— start —

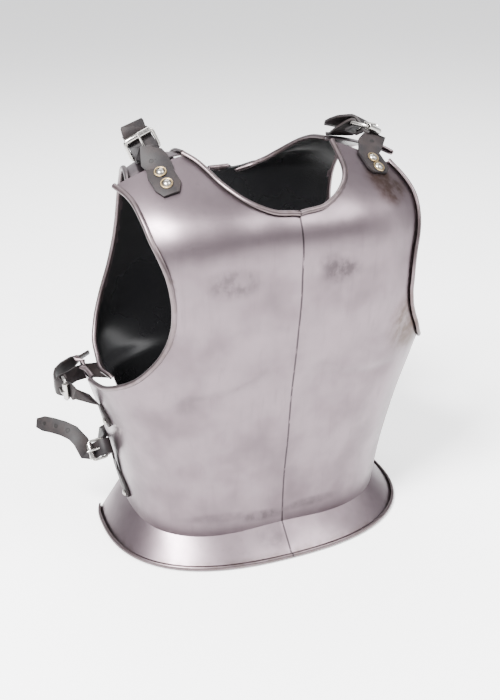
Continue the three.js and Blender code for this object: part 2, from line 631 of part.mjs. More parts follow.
for (const set of SETS) {
  const { size } = set;
  const roller = vec(set.roller);
  const toPivot = vec(set.toPivot).normalize();
  const face = vec(set.face).normalize();
  const place = axes(roller, toPivot, face);
  face.setFromMatrixColumn(place, 2);
  const pivot = moved(roller, [toPivot, size.length]);
  const put = (geometry) => geometry.applyMatrix4(place);
  add(`${set.name}_frame`, put(frameGeometry(size)), nickel("buckle_nickel"));
  add(`${set.name}_roller`, put(rollerGeometry(size)), nickel("buckle_nickel"));
  add(`${set.name}_prong`, put(prongGeometry(size.length, PRONG, 3)), nickel("buckle_nickel"));

  const lift = 0.7 + LEATHER / 2;
  const stations = set.onPlate.map(([turn, z]) => {
    const n = chestNormal(turn, z);
    return { p: moved(chestPoint(turn, z), [n, lift]), n };
  });
  const across = new THREE.Vector3().setFromMatrixColumn(place, 0);
  const inBuckle = ([x, y, z]) => moved(pivot, [across, x], [toPivot, y], [face, z]);
  for (const at of set.lead) {
    const [, y, z] = at;
    const n = moved(new THREE.Vector3(), [toPivot, Math.abs(y)], [face, Math.max(z, 0)]).normalize();
    stations.push({ p: inBuckle(at), n: set.over ? n : face.clone() });
  }
  // Through the buckle the billet is straight between two bends, one under the roller and one over the
  // fixed bar.
  const lean = Math.asin((UNDER + OVER) / size.length);
  const bend = [Math.sin(lean), Math.cos(lean)];
  const through = [
    [-size.length - 4, -UNDER],
    [-size.length, -UNDER],
    [-size.length + UNDER * bend[0], -UNDER * bend[1]],
    [-OVER * bend[0], OVER * bend[1]],
    [0, OVER],
  ];
  if (!set.over) through.push([4.5, OVER]);
  if (set.over) through.reverse();
  for (const [y, z] of through) stations.push({ p: inBuckle([0, y, z]), n: face.clone() });
  const away = vec(set.away).normalize();
  set.tail.forEach((p, i) => {
    stations.push({ p: vec(p), n: face.clone().lerp(away, i / set.tail.length).normalize() });
  });
  const passage = put(prongGeometry(size.length, PRONG + 0.45, 3));
  const billet = ribbon(stations, size.strap, [true, true]);
  add(`${set.name}_billet`, cut(billet, [passage]), leather("strap_leather"));

  const fold = vec(set.fold);
  fold.addScaledVector(across, -fold.dot(across)).normalize();
  const upper = fold.clone().cross(across).normalize();
  if (upper.dot(set.over ? toPivot.clone().negate() : face) < 0) upper.negate();
  const turnRound = [{ p: moved(pivot, [upper, LOOP], [fold, 6]), n: upper.clone() }];
  for (const degrees of [0, 45, 90, 135, 180]) {
    const a = THREE.MathUtils.degToRad(degrees);
    const n = moved(new THREE.Vector3(), [upper, Math.cos(a)], [fold, -Math.sin(a)]);
    turnRound.push({ p: moved(pivot, [n, LOOP]), n });
  }
  const lower = upper.clone().negate();
  turnRound.push({ p: moved(pivot, [lower, LOOP], [fold, 9]), n: lower });
  const seats = set.anchor.map((p) => seatOnBack(vec(p)));
  const hold = seats.map(({ p, n }) => ({ p: moved(p, [n, 1.5 + LEATHER / 2]), n })).reverse();
  const middle = set.chape.map((p) => ({ p: vec(p), n: away.clone() })).reverse();
  const chape = ribbon([...hold, ...middle, ...turnRound], size.strap, [true, false]);
  const slot = put(new THREE.BoxGeometry(5, 12, 12).translate(0, size.length, 0));
  add(`${set.name}_chape`, cut(chape, [slot]), leather("strap_leather"));

  set.rivets.forEach((at, i) => addRivet(`${set.name}_billet_rivet_${i + 1}`, billet, at));
  addRivet(`${set.name}_chape_rivet`, chape, 0.25);
}

// The origin is the middle of the bottom of the whole cuirass.
const box = new THREE.Box3().setFromObject(cuirass);
const middle = box.getCenter(new THREE.Vector3());
for (const mesh of cuirass.children) mesh.geometry.translate(-middle.x, -middle.y, -box.min.z);

export default cuirass;
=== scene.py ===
"""A steel cuirass dressed for a render: brushed plates with curled edges, leather straps and buckles.

Lengths in the tables are millimetres in the cuirass's own frame: the chest faces -Y, the wearer's
left is +X and the ridge is at x = 0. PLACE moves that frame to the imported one.
"""

import math

import bmesh
import bpy
from mathutils import Matrix, Vector, kdtree, noise


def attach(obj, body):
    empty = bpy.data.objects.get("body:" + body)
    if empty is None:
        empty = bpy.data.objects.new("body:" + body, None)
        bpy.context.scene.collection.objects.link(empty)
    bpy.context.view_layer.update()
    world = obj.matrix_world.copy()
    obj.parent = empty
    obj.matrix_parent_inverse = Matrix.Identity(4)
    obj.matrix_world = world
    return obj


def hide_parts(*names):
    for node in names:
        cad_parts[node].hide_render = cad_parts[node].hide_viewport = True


bl_info = {
    "name": "Steel cuirass",
    "version": (1, 0, 0),
    "blender": (4, 5, 0),
    "location": "View3D > Sidebar > Cuirass",
    "description": "Builds the looks of a worn steel cuirass on its packed frame",
    "category": "Add Mesh",
}

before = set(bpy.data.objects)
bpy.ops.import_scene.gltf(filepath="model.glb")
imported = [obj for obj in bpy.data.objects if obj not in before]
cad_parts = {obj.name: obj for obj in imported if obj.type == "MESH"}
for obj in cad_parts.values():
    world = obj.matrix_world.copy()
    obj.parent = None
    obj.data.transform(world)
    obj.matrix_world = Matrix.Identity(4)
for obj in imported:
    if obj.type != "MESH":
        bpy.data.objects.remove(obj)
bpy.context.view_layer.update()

MM = 0.001
PLACE = Vector((17.557, 39.98, 1.41))
ROLL = 2.7  # radius of a rolled edge
RIDGE = 2.5  # how far the central ridge stands out
RIDGE_SPAN = 38.0  # half width of the ridge
FLANGE = {"half": 170.0, "front": 138.0, "back": 100.0, "square": 2.5, "turn": 1.015}
NECK_ROW = 16
TIP_ROW = 5
SHOULDER_CROWN = 3.0
BACK_NECK_ROW = 12
BACK_CORNER_ROW = 4
BACK_SHIFT = 6.0


def table(columns, *rows):
    """Rows of numbers as dicts with the named columns."""
    names = columns.split()
    return [dict(zip(names, row)) for row in rows]


CHEST = table(
    "z half front back square",
    (20, 144, 112, 85, 2.9),
    (80, 153, 117, 88, 3.0),
    (140, 164, 129, 92, 3.1),
    (200, 181, 139, 96, 3.2),
    (260, 198, 153, 98, 3.1),
    (320, 198, 163, 98, 2.9),
    (380, 182, 157, 92, 2.6),
    (434, 148, 86, 70, 2.4),
)

CREASE = table(
    "turn z",
    (0, 28),
    (22, 24),
    (42, 23),
    (60, 26),
    (80, 33),
    (101, 37),
)

CHEST_ROWS = table(
    "inZ inRight inLeft outZ outRight outLeft",
    (45, 0, 0, 60, 101, 101),
    (64, 0, 0, 92, 99.5, 99.5),
    (83, 0, 0, 125, 97.5, 97.5),
    (102, 0, 0, 158, 95, 95),
    (122, 0, 0, 188, 92, 92),
    (142, 0, 0, 211, 88.5, 88.5),
    (163, 0, 0, 207, 83, 83),
    (184, 0, 0, 202.5, 75.5, 74),
    (206, 0, 0, 204.5, 67.5, 67),
    (228, 0, 0, 213, 59.5, 59.5),
    (250, 0, 0, 225, 52.5, 53.5),
    (271, 0, 0, 241.5, 47, 49),
    (292, 0, 0, 258, 42.9, 45.2),
    (313, 0, 0, 275, 40.2, 42.3),
    (335, 0, 0, 292, 38.8, 40.8),
    (358, 0, 0, 309, 38.4, 40.6),
    (381, 0, 0, 326, 38.9, 41.3),
    (383, 7.5, 9, 342, 40, 42.6),
    (388, 13.5, 15, 357, 42, 44),
    (394.5, 19, 20.5, 369, 44.4, 45.5),
    (401.5, 24, 25.5, 379.5, 46.8, 47),
    (408.5, 29, 29.5, 388.5, 49.8, 48),
    (416.5, 34.5, 33, 396.5, 53.5, 48.8),
    (423.5, 40.5, 36, 402.5, 58, 49.3),
    (429, 47, 38.5, 407, 63.5, 50),
)

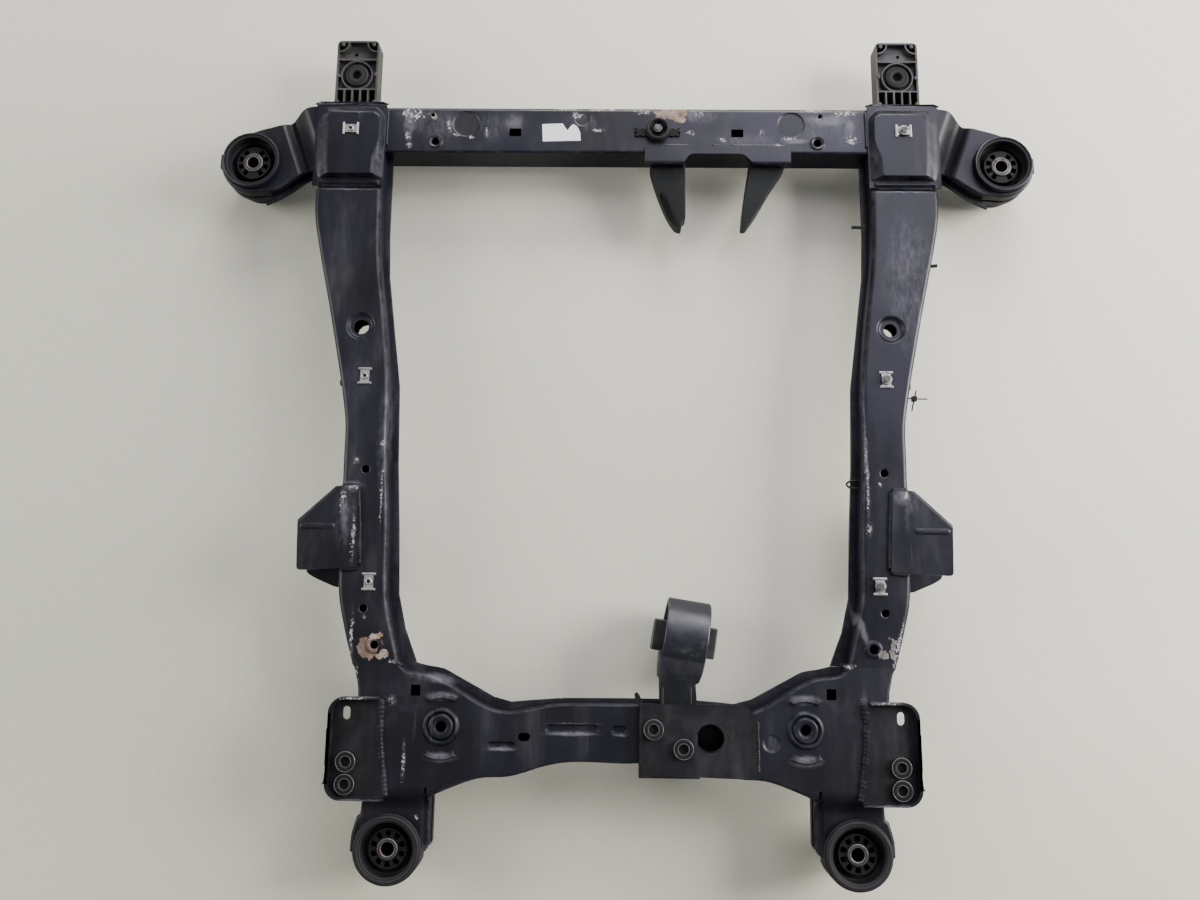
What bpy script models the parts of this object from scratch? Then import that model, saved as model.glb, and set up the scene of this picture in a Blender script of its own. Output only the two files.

— end —

Going through the data, tally the lines containing "this" and report only the result.

## REPLY TO THE TASK
2